→ YOUR GOAL: Every line of the data must be copied exactly.

→ COLLECTED DATA:
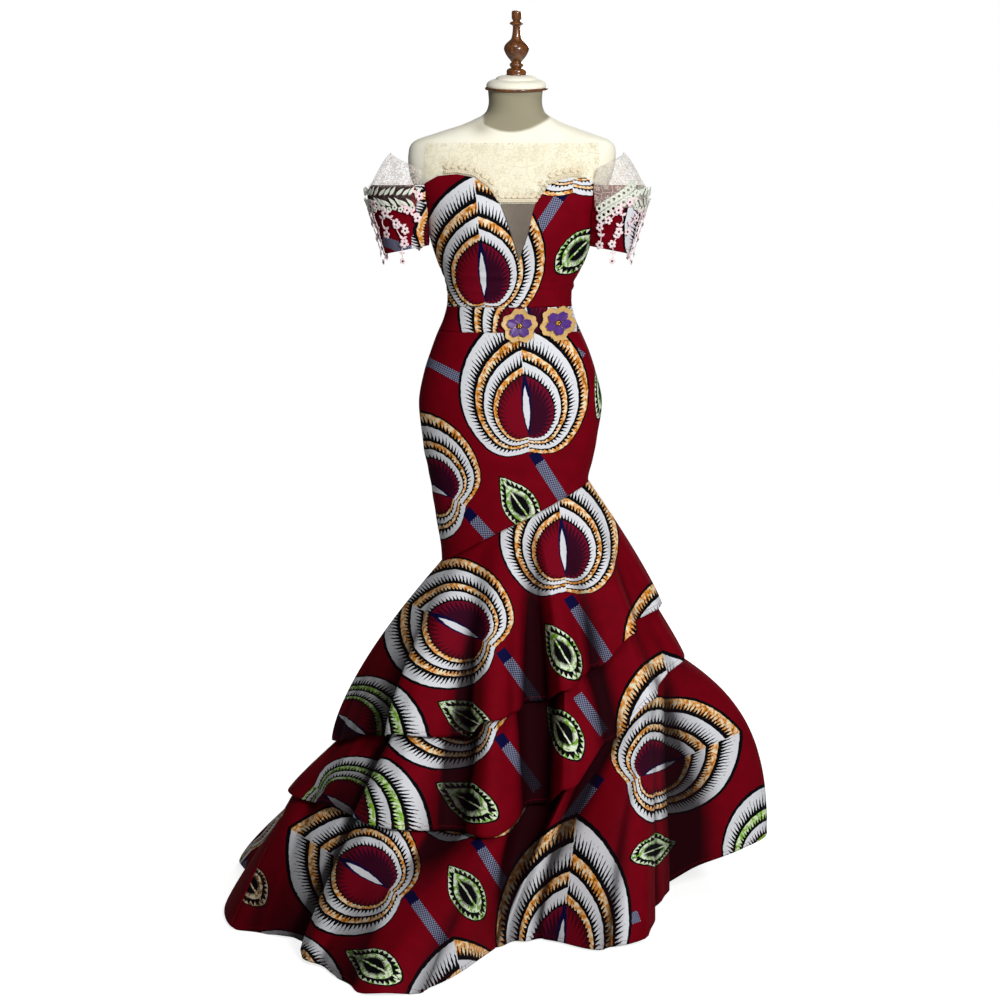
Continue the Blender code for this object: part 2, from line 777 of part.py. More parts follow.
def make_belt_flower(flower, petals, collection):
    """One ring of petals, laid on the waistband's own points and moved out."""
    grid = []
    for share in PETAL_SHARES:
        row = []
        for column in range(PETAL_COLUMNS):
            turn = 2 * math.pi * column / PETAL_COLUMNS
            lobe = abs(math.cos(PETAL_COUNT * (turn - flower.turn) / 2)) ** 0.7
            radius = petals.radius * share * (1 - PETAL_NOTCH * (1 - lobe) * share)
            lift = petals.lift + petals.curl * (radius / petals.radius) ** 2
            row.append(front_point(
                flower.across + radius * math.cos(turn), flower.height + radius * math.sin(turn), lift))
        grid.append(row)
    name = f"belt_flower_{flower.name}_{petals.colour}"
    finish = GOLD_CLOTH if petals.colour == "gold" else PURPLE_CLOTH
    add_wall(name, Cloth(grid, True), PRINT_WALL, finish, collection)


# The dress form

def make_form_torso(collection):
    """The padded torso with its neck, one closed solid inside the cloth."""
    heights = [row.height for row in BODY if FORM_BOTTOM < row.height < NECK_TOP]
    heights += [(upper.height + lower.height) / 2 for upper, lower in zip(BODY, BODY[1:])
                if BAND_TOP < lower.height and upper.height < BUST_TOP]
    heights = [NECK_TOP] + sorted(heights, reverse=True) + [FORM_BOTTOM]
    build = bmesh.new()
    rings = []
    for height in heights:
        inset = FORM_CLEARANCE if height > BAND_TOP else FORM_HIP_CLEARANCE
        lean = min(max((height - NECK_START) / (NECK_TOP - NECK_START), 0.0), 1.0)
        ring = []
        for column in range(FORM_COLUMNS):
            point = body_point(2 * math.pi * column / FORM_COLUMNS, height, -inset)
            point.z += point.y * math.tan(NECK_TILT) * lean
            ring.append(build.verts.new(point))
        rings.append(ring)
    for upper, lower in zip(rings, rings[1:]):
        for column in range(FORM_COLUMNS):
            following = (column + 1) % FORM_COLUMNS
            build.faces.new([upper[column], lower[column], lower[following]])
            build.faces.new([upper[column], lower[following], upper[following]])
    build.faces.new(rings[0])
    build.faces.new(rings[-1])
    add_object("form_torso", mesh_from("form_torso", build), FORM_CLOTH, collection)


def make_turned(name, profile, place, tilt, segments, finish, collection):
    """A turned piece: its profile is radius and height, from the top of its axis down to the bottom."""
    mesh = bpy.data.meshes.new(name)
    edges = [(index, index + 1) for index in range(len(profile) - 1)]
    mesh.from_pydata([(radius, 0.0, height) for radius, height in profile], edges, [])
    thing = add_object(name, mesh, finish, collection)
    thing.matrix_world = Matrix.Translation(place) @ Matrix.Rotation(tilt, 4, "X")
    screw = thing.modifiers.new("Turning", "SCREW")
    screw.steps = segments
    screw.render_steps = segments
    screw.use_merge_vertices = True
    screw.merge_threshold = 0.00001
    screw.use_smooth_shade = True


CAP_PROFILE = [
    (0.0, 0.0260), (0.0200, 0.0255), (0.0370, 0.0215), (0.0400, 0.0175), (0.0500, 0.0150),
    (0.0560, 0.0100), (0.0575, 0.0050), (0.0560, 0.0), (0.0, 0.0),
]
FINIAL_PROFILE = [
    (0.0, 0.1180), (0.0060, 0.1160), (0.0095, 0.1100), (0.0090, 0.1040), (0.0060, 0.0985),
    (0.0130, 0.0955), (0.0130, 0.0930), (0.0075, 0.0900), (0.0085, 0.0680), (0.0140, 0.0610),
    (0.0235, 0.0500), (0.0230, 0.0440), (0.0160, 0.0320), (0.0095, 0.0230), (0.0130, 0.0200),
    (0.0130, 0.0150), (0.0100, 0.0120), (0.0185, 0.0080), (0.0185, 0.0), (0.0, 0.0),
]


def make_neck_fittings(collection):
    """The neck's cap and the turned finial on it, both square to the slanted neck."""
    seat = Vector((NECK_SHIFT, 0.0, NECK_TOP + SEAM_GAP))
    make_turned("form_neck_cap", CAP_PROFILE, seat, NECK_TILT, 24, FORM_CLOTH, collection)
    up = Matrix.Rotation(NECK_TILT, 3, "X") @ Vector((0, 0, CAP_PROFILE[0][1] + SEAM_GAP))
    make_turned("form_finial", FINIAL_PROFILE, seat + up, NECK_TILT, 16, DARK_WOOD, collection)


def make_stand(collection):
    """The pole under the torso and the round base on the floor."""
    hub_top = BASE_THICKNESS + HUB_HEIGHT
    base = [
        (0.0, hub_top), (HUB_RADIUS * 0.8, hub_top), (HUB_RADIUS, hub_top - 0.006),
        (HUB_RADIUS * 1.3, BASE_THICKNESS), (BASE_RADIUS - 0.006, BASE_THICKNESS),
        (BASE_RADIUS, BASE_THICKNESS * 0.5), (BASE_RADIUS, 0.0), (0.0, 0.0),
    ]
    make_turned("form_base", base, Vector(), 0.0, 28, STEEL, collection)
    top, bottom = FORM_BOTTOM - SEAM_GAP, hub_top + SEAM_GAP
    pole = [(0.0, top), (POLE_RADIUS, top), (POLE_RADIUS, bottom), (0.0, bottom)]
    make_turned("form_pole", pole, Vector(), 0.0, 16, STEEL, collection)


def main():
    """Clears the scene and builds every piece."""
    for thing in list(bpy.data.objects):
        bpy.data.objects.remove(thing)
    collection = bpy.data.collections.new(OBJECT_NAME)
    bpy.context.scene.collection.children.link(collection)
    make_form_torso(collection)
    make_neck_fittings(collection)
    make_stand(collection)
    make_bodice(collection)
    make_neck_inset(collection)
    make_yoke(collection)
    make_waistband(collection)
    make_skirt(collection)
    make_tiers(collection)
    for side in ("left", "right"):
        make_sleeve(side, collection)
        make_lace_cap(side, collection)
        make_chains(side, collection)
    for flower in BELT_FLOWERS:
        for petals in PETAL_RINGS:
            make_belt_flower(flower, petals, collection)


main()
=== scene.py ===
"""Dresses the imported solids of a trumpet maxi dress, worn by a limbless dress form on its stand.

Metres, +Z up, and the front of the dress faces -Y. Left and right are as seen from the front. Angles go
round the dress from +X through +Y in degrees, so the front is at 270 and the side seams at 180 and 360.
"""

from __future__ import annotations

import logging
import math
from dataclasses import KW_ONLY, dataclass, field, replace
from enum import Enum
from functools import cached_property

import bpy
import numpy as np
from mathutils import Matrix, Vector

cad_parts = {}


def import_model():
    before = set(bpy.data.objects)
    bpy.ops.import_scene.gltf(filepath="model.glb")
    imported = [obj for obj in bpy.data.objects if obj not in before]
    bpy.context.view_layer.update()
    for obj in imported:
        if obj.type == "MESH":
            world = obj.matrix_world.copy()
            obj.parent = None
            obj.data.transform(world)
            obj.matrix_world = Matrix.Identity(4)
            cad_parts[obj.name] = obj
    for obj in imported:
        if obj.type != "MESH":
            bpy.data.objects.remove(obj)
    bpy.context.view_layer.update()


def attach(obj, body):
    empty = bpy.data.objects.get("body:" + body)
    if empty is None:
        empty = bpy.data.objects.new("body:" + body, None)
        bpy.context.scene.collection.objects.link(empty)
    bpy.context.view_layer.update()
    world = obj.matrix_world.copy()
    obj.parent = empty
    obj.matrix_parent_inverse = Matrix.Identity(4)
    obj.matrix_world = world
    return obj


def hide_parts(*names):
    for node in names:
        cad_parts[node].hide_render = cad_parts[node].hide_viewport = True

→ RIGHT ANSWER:
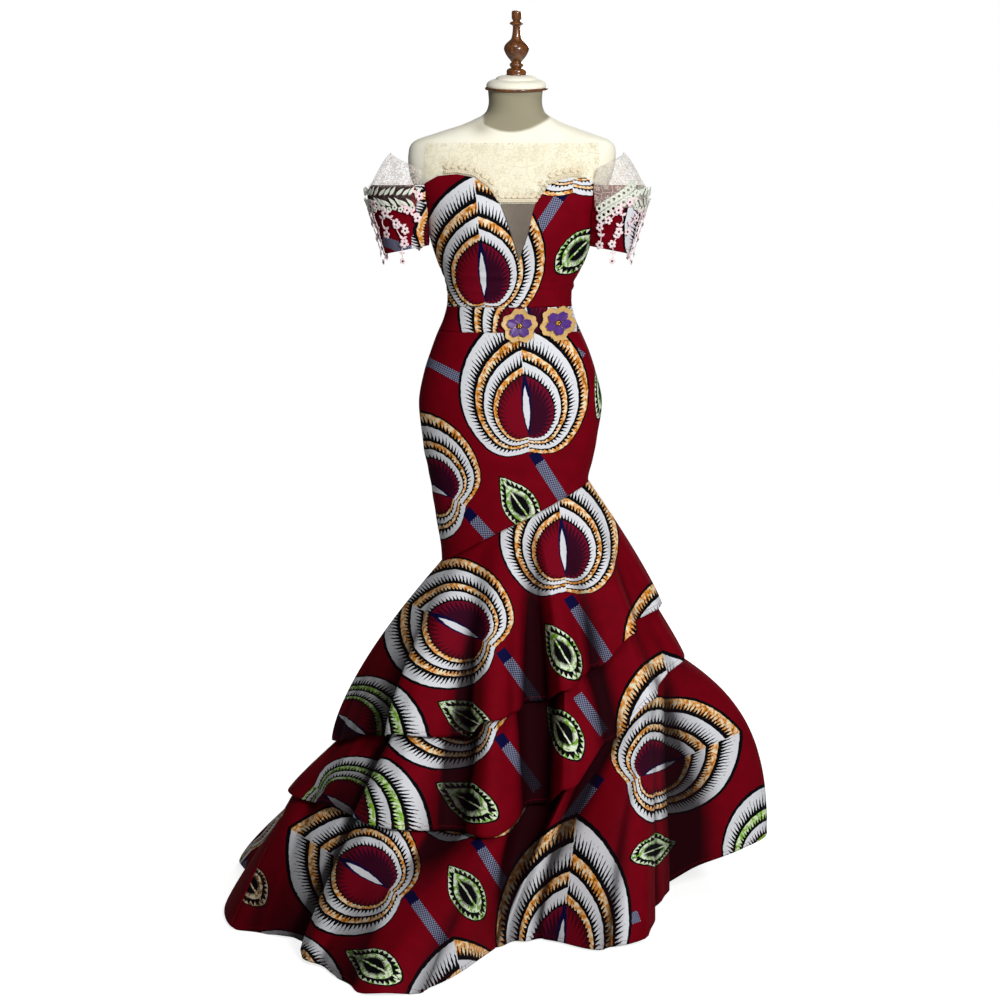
Continue the Blender code for this object: part 2, from line 777 of part.py. More parts follow.
def make_belt_flower(flower, petals, collection):
    """One ring of petals, laid on the waistband's own points and moved out."""
    grid = []
    for share in PETAL_SHARES:
        row = []
        for column in range(PETAL_COLUMNS):
            turn = 2 * math.pi * column / PETAL_COLUMNS
            lobe = abs(math.cos(PETAL_COUNT * (turn - flower.turn) / 2)) ** 0.7
            radius = petals.radius * share * (1 - PETAL_NOTCH * (1 - lobe) * share)
            lift = petals.lift + petals.curl * (radius / petals.radius) ** 2
            row.append(front_point(
                flower.across + radius * math.cos(turn), flower.height + radius * math.sin(turn), lift))
        grid.append(row)
    name = f"belt_flower_{flower.name}_{petals.colour}"
    finish = GOLD_CLOTH if petals.colour == "gold" else PURPLE_CLOTH
    add_wall(name, Cloth(grid, True), PRINT_WALL, finish, collection)


# The dress form

def make_form_torso(collection):
    """The padded torso with its neck, one closed solid inside the cloth."""
    heights = [row.height for row in BODY if FORM_BOTTOM < row.height < NECK_TOP]
    heights += [(upper.height + lower.height) / 2 for upper, lower in zip(BODY, BODY[1:])
                if BAND_TOP < lower.height and upper.height < BUST_TOP]
    heights = [NECK_TOP] + sorted(heights, reverse=True) + [FORM_BOTTOM]
    build = bmesh.new()
    rings = []
    for height in heights:
        inset = FORM_CLEARANCE if height > BAND_TOP else FORM_HIP_CLEARANCE
        lean = min(max((height - NECK_START) / (NECK_TOP - NECK_START), 0.0), 1.0)
        ring = []
        for column in range(FORM_COLUMNS):
            point = body_point(2 * math.pi * column / FORM_COLUMNS, height, -inset)
            point.z += point.y * math.tan(NECK_TILT) * lean
            ring.append(build.verts.new(point))
        rings.append(ring)
    for upper, lower in zip(rings, rings[1:]):
        for column in range(FORM_COLUMNS):
            following = (column + 1) % FORM_COLUMNS
            build.faces.new([upper[column], lower[column], lower[following]])
            build.faces.new([upper[column], lower[following], upper[following]])
    build.faces.new(rings[0])
    build.faces.new(rings[-1])
    add_object("form_torso", mesh_from("form_torso", build), FORM_CLOTH, collection)


def make_turned(name, profile, place, tilt, segments, finish, collection):
    """A turned piece: its profile is radius and height, from the top of its axis down to the bottom."""
    mesh = bpy.data.meshes.new(name)
    edges = [(index, index + 1) for index in range(len(profile) - 1)]
    mesh.from_pydata([(radius, 0.0, height) for radius, height in profile], edges, [])
    thing = add_object(name, mesh, finish, collection)
    thing.matrix_world = Matrix.Translation(place) @ Matrix.Rotation(tilt, 4, "X")
    screw = thing.modifiers.new("Turning", "SCREW")
    screw.steps = segments
    screw.render_steps = segments
    screw.use_merge_vertices = True
    screw.merge_threshold = 0.00001
    screw.use_smooth_shade = True


CAP_PROFILE = [
    (0.0, 0.0260), (0.0200, 0.0255), (0.0370, 0.0215), (0.0400, 0.0175), (0.0500, 0.0150),
    (0.0560, 0.0100), (0.0575, 0.0050), (0.0560, 0.0), (0.0, 0.0),
]
FINIAL_PROFILE = [
    (0.0, 0.1180), (0.0060, 0.1160), (0.0095, 0.1100), (0.0090, 0.1040), (0.0060, 0.0985),
    (0.0130, 0.0955), (0.0130, 0.0930), (0.0075, 0.0900), (0.0085, 0.0680), (0.0140, 0.0610),
    (0.0235, 0.0500), (0.0230, 0.0440), (0.0160, 0.0320), (0.0095, 0.0230), (0.0130, 0.0200),
    (0.0130, 0.0150), (0.0100, 0.0120), (0.0185, 0.0080), (0.0185, 0.0), (0.0, 0.0),
]


def make_neck_fittings(collection):
    """The neck's cap and the turned finial on it, both square to the slanted neck."""
    seat = Vector((NECK_SHIFT, 0.0, NECK_TOP + SEAM_GAP))
    make_turned("form_neck_cap", CAP_PROFILE, seat, NECK_TILT, 24, FORM_CLOTH, collection)
    up = Matrix.Rotation(NECK_TILT, 3, "X") @ Vector((0, 0, CAP_PROFILE[0][1] + SEAM_GAP))
    make_turned("form_finial", FINIAL_PROFILE, seat + up, NECK_TILT, 16, DARK_WOOD, collection)


def make_stand(collection):
    """The pole under the torso and the round base on the floor."""
    hub_top = BASE_THICKNESS + HUB_HEIGHT
    base = [
        (0.0, hub_top), (HUB_RADIUS * 0.8, hub_top), (HUB_RADIUS, hub_top - 0.006),
        (HUB_RADIUS * 1.3, BASE_THICKNESS), (BASE_RADIUS - 0.006, BASE_THICKNESS),
        (BASE_RADIUS, BASE_THICKNESS * 0.5), (BASE_RADIUS, 0.0), (0.0, 0.0),
    ]
    make_turned("form_base", base, Vector(), 0.0, 28, STEEL, collection)
    top, bottom = FORM_BOTTOM - SEAM_GAP, hub_top + SEAM_GAP
    pole = [(0.0, top), (POLE_RADIUS, top), (POLE_RADIUS, bottom), (0.0, bottom)]
    make_turned("form_pole", pole, Vector(), 0.0, 16, STEEL, collection)


def main():
    """Clears the scene and builds every piece."""
    for thing in list(bpy.data.objects):
        bpy.data.objects.remove(thing)
    collection = bpy.data.collections.new(OBJECT_NAME)
    bpy.context.scene.collection.children.link(collection)
    make_form_torso(collection)
    make_neck_fittings(collection)
    make_stand(collection)
    make_bodice(collection)
    make_neck_inset(collection)
    make_yoke(collection)
    make_waistband(collection)
    make_skirt(collection)
    make_tiers(collection)
    for side in ("left", "right"):
        make_sleeve(side, collection)
        make_lace_cap(side, collection)
        make_chains(side, collection)
    for flower in BELT_FLOWERS:
        for petals in PETAL_RINGS:
            make_belt_flower(flower, petals, collection)


main()
=== scene.py ===
"""Dresses the imported solids of a trumpet maxi dress, worn by a limbless dress form on its stand.

Metres, +Z up, and the front of the dress faces -Y. Left and right are as seen from the front. Angles go
round the dress from +X through +Y in degrees, so the front is at 270 and the side seams at 180 and 360.
"""

from __future__ import annotations

import logging
import math
from dataclasses import KW_ONLY, dataclass, field, replace
from enum import Enum
from functools import cached_property

import bpy
import numpy as np
from mathutils import Matrix, Vector

cad_parts = {}


def import_model():
    before = set(bpy.data.objects)
    bpy.ops.import_scene.gltf(filepath="model.glb")
    imported = [obj for obj in bpy.data.objects if obj not in before]
    bpy.context.view_layer.update()
    for obj in imported:
        if obj.type == "MESH":
            world = obj.matrix_world.copy()
            obj.parent = None
            obj.data.transform(world)
            obj.matrix_world = Matrix.Identity(4)
            cad_parts[obj.name] = obj
    for obj in imported:
        if obj.type != "MESH":
            bpy.data.objects.remove(obj)
    bpy.context.view_layer.update()


def attach(obj, body):
    empty = bpy.data.objects.get("body:" + body)
    if empty is None:
        empty = bpy.data.objects.new("body:" + body, None)
        bpy.context.scene.collection.objects.link(empty)
    bpy.context.view_layer.update()
    world = obj.matrix_world.copy()
    obj.parent = empty
    obj.matrix_parent_inverse = Matrix.Identity(4)
    obj.matrix_world = world
    return obj


def hide_parts(*names):
    for node in names:
        cad_parts[node].hide_render = cad_parts[node].hide_viewport = True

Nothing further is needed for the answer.